Quote every line below exactly as it reads.

SOURCE MATERIAL =
^^^^
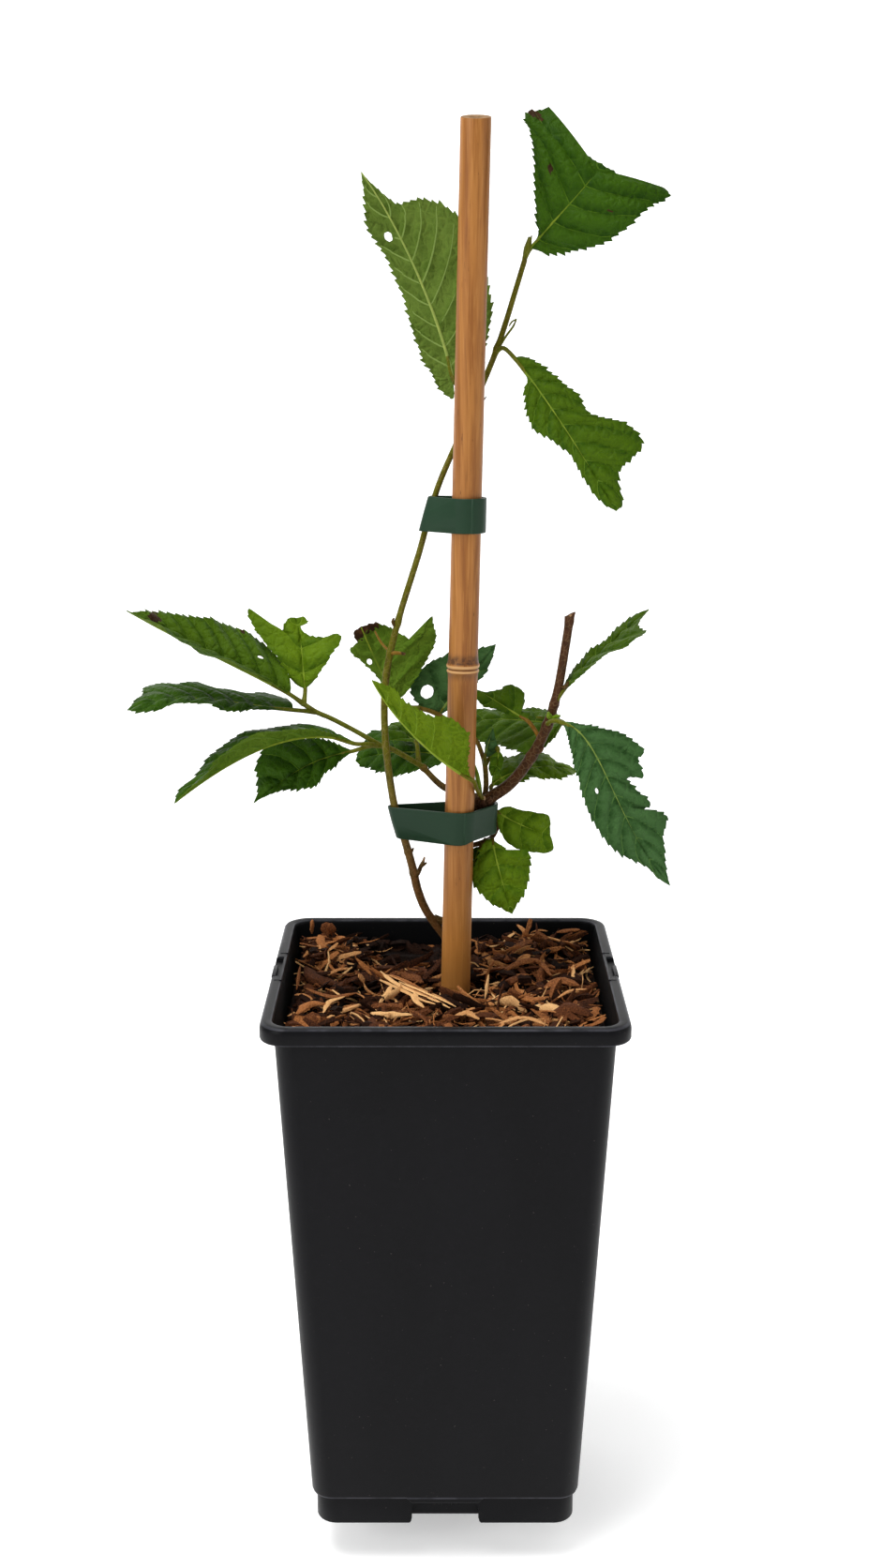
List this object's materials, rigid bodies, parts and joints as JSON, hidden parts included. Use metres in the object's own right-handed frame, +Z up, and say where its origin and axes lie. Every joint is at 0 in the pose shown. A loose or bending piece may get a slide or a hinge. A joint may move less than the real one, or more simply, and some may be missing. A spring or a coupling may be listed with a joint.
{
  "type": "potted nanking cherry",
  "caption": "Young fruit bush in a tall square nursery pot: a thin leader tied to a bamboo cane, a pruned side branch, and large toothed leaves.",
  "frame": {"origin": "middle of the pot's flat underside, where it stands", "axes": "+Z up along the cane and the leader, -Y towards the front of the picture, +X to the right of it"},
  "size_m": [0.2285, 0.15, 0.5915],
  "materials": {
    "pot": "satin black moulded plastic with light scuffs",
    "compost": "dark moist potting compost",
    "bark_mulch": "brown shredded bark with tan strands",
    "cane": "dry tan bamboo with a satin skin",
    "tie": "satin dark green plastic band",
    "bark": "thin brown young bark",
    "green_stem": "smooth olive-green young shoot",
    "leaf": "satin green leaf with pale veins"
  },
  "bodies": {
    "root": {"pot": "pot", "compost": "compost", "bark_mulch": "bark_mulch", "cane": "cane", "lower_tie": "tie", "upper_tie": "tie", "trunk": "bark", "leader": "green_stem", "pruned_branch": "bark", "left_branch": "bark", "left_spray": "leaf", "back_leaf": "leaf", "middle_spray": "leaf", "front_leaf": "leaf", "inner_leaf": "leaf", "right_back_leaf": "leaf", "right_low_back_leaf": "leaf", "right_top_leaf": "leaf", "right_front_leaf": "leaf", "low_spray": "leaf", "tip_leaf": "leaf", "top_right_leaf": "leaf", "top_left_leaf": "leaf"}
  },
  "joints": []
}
^^^^
EXERCISE RESULT =
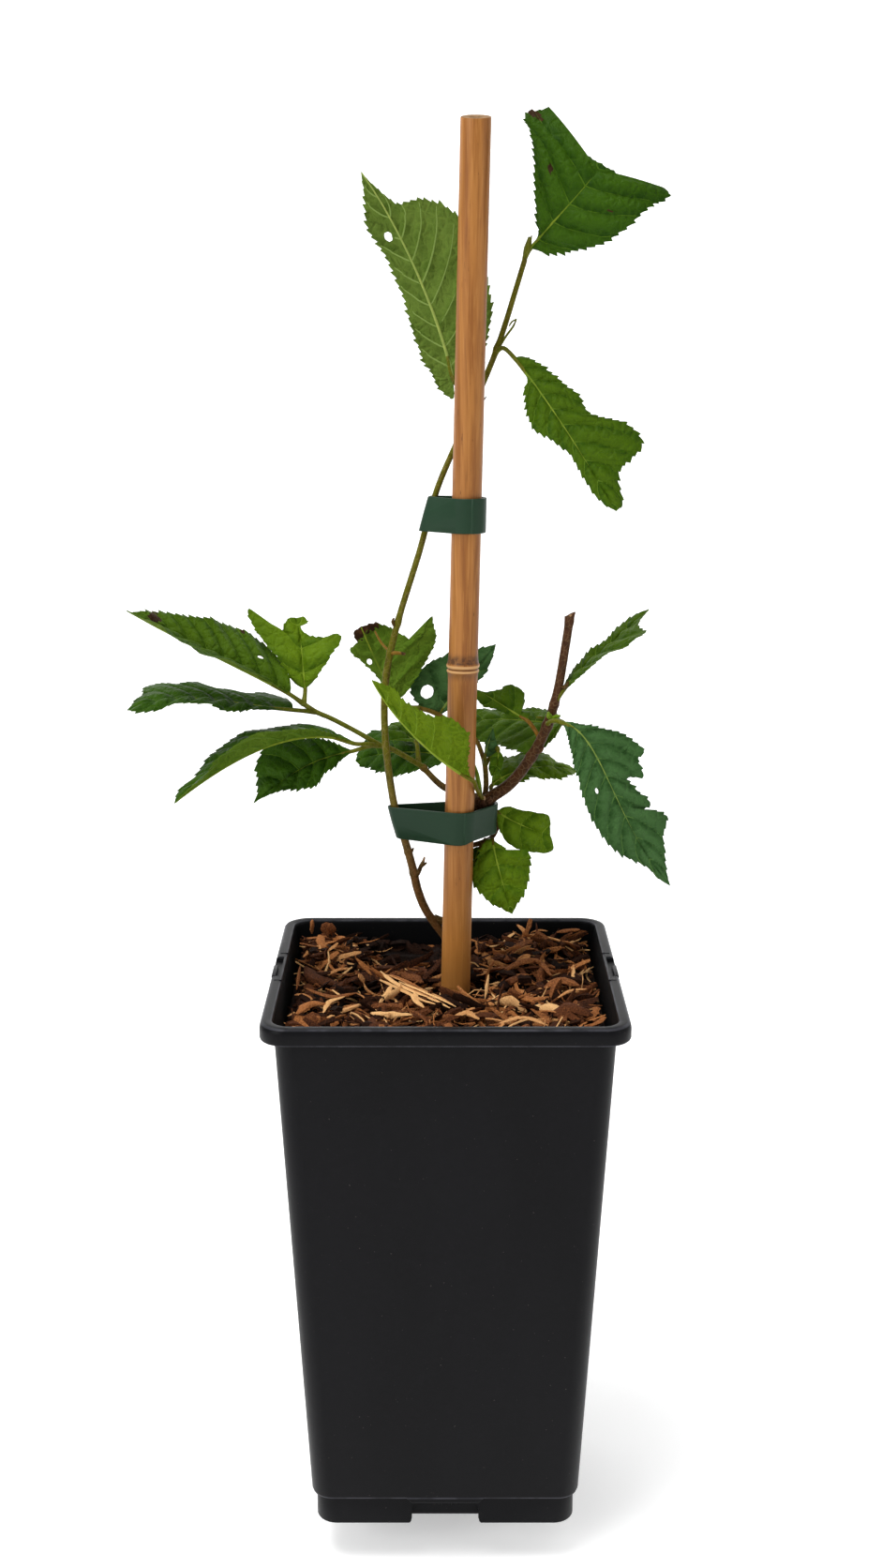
List this object's materials, rigid bodies, parts and joints as JSON, hidden parts included. Use metres in the object's own right-handed frame, +Z up, and say where its origin and axes lie. Every joint is at 0 in the pose shown. A loose or bending piece may get a slide or a hinge. A joint may move less than the real one, or more simply, and some may be missing. A spring or a coupling may be listed with a joint.
{
  "type": "potted nanking cherry",
  "caption": "Young fruit bush in a tall square nursery pot: a thin leader tied to a bamboo cane, a pruned side branch, and large toothed leaves.",
  "frame": {"origin": "middle of the pot's flat underside, where it stands", "axes": "+Z up along the cane and the leader, -Y towards the front of the picture, +X to the right of it"},
  "size_m": [0.2285, 0.15, 0.5915],
  "materials": {
    "pot": "satin black moulded plastic with light scuffs",
    "compost": "dark moist potting compost",
    "bark_mulch": "brown shredded bark with tan strands",
    "cane": "dry tan bamboo with a satin skin",
    "tie": "satin dark green plastic band",
    "bark": "thin brown young bark",
    "green_stem": "smooth olive-green young shoot",
    "leaf": "satin green leaf with pale veins"
  },
  "bodies": {
    "root": {"pot": "pot", "compost": "compost", "bark_mulch": "bark_mulch", "cane": "cane", "lower_tie": "tie", "upper_tie": "tie", "trunk": "bark", "leader": "green_stem", "pruned_branch": "bark", "left_branch": "bark", "left_spray": "leaf", "back_leaf": "leaf", "middle_spray": "leaf", "front_leaf": "leaf", "inner_leaf": "leaf", "right_back_leaf": "leaf", "right_low_back_leaf": "leaf", "right_top_leaf": "leaf", "right_front_leaf": "leaf", "low_spray": "leaf", "tip_leaf": "leaf", "top_right_leaf": "leaf", "top_left_leaf": "leaf"}
  },
  "joints": []
}